**Written task**:
Print each line exactly as it is given.

**Supplied information**:
╭──

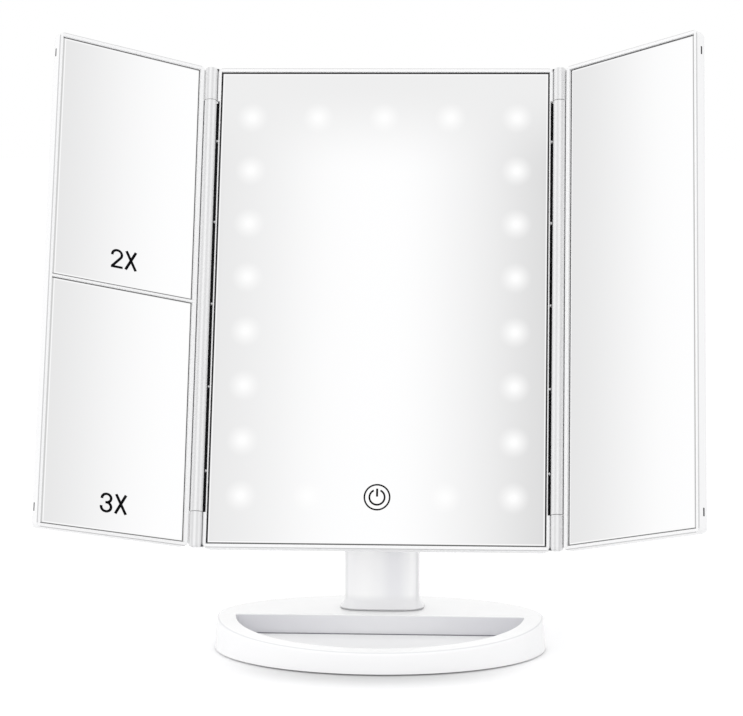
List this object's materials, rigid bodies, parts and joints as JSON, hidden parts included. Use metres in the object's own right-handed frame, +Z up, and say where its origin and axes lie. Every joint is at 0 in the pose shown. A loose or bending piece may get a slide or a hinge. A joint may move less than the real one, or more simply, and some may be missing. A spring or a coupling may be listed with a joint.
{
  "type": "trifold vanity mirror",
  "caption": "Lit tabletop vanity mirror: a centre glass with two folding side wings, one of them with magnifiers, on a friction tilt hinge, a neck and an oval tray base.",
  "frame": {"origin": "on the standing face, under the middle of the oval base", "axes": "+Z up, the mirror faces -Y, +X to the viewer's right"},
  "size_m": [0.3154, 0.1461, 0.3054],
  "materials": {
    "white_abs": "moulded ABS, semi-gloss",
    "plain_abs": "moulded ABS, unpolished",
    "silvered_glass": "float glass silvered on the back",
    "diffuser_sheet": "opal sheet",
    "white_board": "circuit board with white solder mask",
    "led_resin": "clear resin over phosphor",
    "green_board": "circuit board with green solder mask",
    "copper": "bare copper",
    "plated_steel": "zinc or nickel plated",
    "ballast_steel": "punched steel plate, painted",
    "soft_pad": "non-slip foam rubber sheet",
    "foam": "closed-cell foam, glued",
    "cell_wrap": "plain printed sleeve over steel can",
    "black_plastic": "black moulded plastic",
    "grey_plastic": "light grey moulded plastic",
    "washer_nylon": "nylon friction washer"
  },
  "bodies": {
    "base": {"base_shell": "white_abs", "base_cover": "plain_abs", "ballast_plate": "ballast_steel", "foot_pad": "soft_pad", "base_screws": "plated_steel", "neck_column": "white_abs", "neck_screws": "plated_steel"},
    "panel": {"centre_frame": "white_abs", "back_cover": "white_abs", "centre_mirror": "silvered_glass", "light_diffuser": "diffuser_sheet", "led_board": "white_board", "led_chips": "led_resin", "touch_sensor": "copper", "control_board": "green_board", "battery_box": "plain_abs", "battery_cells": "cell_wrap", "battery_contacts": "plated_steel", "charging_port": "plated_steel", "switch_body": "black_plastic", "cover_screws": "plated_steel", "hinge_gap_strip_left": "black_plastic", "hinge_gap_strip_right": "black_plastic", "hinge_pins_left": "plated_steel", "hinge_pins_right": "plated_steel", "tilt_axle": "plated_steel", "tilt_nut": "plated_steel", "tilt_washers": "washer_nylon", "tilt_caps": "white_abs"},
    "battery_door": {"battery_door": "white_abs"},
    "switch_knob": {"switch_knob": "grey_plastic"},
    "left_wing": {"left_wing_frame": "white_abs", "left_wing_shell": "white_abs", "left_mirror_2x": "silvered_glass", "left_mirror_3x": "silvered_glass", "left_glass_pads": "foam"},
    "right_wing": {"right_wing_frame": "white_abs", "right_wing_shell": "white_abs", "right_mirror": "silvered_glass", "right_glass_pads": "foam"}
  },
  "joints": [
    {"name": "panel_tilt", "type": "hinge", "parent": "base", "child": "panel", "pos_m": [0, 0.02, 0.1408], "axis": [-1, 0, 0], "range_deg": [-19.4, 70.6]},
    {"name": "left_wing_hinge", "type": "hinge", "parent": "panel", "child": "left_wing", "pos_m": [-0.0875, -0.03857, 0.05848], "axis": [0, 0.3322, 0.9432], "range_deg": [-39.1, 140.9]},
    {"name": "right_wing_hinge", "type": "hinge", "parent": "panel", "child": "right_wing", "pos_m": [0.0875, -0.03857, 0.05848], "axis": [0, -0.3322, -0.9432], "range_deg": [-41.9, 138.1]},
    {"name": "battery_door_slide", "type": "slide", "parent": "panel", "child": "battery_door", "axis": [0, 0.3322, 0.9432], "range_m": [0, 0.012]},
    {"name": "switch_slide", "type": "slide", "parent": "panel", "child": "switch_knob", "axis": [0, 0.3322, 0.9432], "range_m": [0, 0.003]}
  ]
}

╰──

**Result of this exercise**:
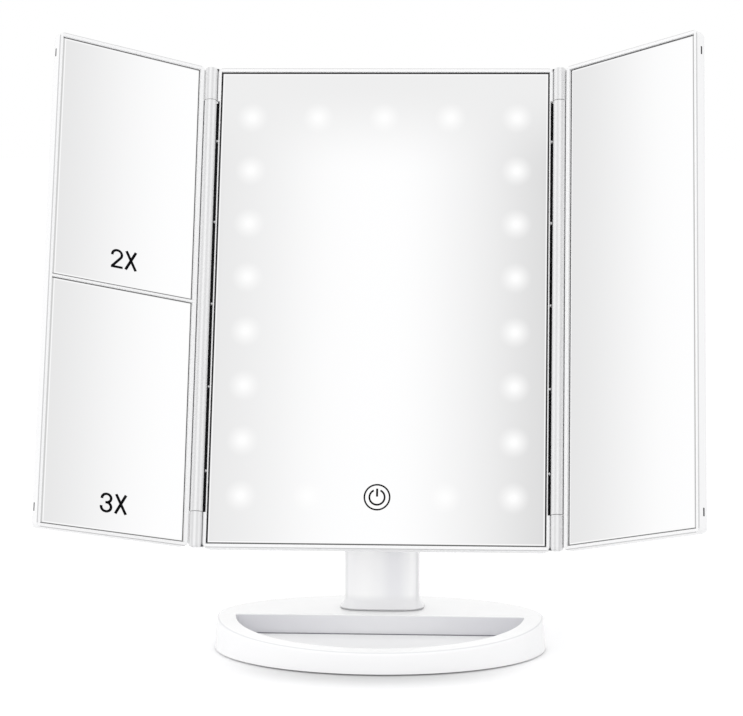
List this object's materials, rigid bodies, parts and joints as JSON, hidden parts included. Use metres in the object's own right-handed frame, +Z up, and say where its origin and axes lie. Every joint is at 0 in the pose shown. A loose or bending piece may get a slide or a hinge. A joint may move less than the real one, or more simply, and some may be missing. A spring or a coupling may be listed with a joint.
{
  "type": "trifold vanity mirror",
  "caption": "Lit tabletop vanity mirror: a centre glass with two folding side wings, one of them with magnifiers, on a friction tilt hinge, a neck and an oval tray base.",
  "frame": {"origin": "on the standing face, under the middle of the oval base", "axes": "+Z up, the mirror faces -Y, +X to the viewer's right"},
  "size_m": [0.3154, 0.1461, 0.3054],
  "materials": {
    "white_abs": "moulded ABS, semi-gloss",
    "plain_abs": "moulded ABS, unpolished",
    "silvered_glass": "float glass silvered on the back",
    "diffuser_sheet": "opal sheet",
    "white_board": "circuit board with white solder mask",
    "led_resin": "clear resin over phosphor",
    "green_board": "circuit board with green solder mask",
    "copper": "bare copper",
    "plated_steel": "zinc or nickel plated",
    "ballast_steel": "punched steel plate, painted",
    "soft_pad": "non-slip foam rubber sheet",
    "foam": "closed-cell foam, glued",
    "cell_wrap": "plain printed sleeve over steel can",
    "black_plastic": "black moulded plastic",
    "grey_plastic": "light grey moulded plastic",
    "washer_nylon": "nylon friction washer"
  },
  "bodies": {
    "base": {"base_shell": "white_abs", "base_cover": "plain_abs", "ballast_plate": "ballast_steel", "foot_pad": "soft_pad", "base_screws": "plated_steel", "neck_column": "white_abs", "neck_screws": "plated_steel"},
    "panel": {"centre_frame": "white_abs", "back_cover": "white_abs", "centre_mirror": "silvered_glass", "light_diffuser": "diffuser_sheet", "led_board": "white_board", "led_chips": "led_resin", "touch_sensor": "copper", "control_board": "green_board", "battery_box": "plain_abs", "battery_cells": "cell_wrap", "battery_contacts": "plated_steel", "charging_port": "plated_steel", "switch_body": "black_plastic", "cover_screws": "plated_steel", "hinge_gap_strip_left": "black_plastic", "hinge_gap_strip_right": "black_plastic", "hinge_pins_left": "plated_steel", "hinge_pins_right": "plated_steel", "tilt_axle": "plated_steel", "tilt_nut": "plated_steel", "tilt_washers": "washer_nylon", "tilt_caps": "white_abs"},
    "battery_door": {"battery_door": "white_abs"},
    "switch_knob": {"switch_knob": "grey_plastic"},
    "left_wing": {"left_wing_frame": "white_abs", "left_wing_shell": "white_abs", "left_mirror_2x": "silvered_glass", "left_mirror_3x": "silvered_glass", "left_glass_pads": "foam"},
    "right_wing": {"right_wing_frame": "white_abs", "right_wing_shell": "white_abs", "right_mirror": "silvered_glass", "right_glass_pads": "foam"}
  },
  "joints": [
    {"name": "panel_tilt", "type": "hinge", "parent": "base", "child": "panel", "pos_m": [0, 0.02, 0.1408], "axis": [-1, 0, 0], "range_deg": [-19.4, 70.6]},
    {"name": "left_wing_hinge", "type": "hinge", "parent": "panel", "child": "left_wing", "pos_m": [-0.0875, -0.03857, 0.05848], "axis": [0, 0.3322, 0.9432], "range_deg": [-39.1, 140.9]},
    {"name": "right_wing_hinge", "type": "hinge", "parent": "panel", "child": "right_wing", "pos_m": [0.0875, -0.03857, 0.05848], "axis": [0, -0.3322, -0.9432], "range_deg": [-41.9, 138.1]},
    {"name": "battery_door_slide", "type": "slide", "parent": "panel", "child": "battery_door", "axis": [0, 0.3322, 0.9432], "range_m": [0, 0.012]},
    {"name": "switch_slide", "type": "slide", "parent": "panel", "child": "switch_knob", "axis": [0, 0.3322, 0.9432], "range_m": [0, 0.003]}
  ]
}